Records of the interactions between Earth’s internal processes with the biosphere and with physico-chemical earth-surface processes throughout the entire earth history are stored in sediments - they hold the key to understanding how past and future environmental change did and will continue to alter the Earth’s surface.

Key questions and challenges demanding our immediate attention include:

  1. What can we learn from past ‘greenhouse’ conditions in Earth’s climate to better anticipate future changes in the hydrological cycle?
  2. What is the role of the subsurface biosphere in controlling biochemical fluxes and carbon cycling?
  3. How was hominid dispersal pushed or pulled by environmental change along the migration paths from origin to destinations?
  4. How do Archean rocks archive deep-time earth-surface processes and their interactions with an early atmosphere?

Answering questions about the environments in which the earliest life forms on Earth lived and spread is relevant, both because Archean strata provide a blueprint for our exploration strategies on Mars and other planets and because Archean strata demonstrate the obstacles and hindrances which early life faced on a hot, tectonically dynamic Earth. They also indicate bio-signatures that may be promising when analyzing the spectra of exoplanets for life.

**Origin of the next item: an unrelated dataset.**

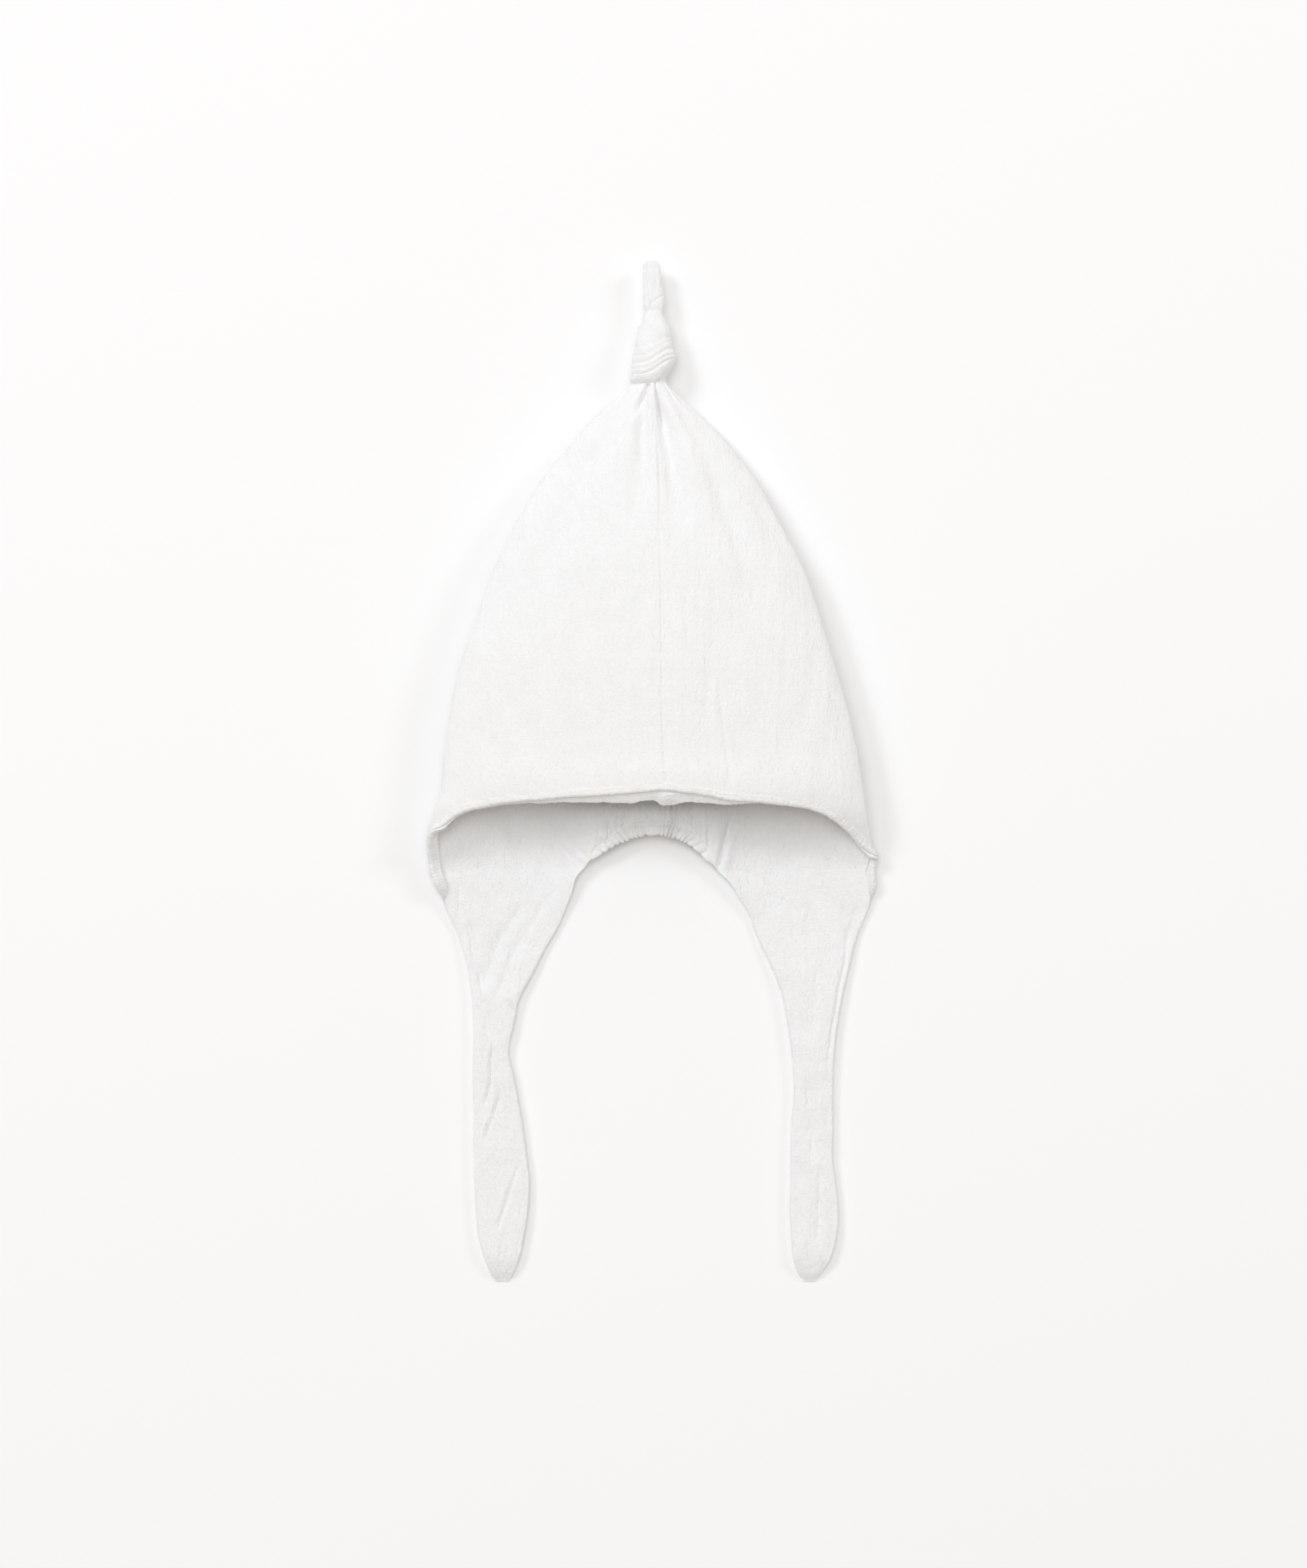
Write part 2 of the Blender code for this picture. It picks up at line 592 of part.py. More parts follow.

Today’s continents preserve invaluable strata that recorded critical processes relevant in the various states of Earth’s past environment. To unravel the last ca. 200 million years of Earth history, ocean-drilling targets complement continental archives in exploiting environmental change; a land-to-sea combination provides seamless knowledge of environmental processes across the critical continent-ocean transition. For time windows exceeding the age of in-situ oceanic crust, only continental drilling can recover the sedimentary archives that tell us how Earth evolved.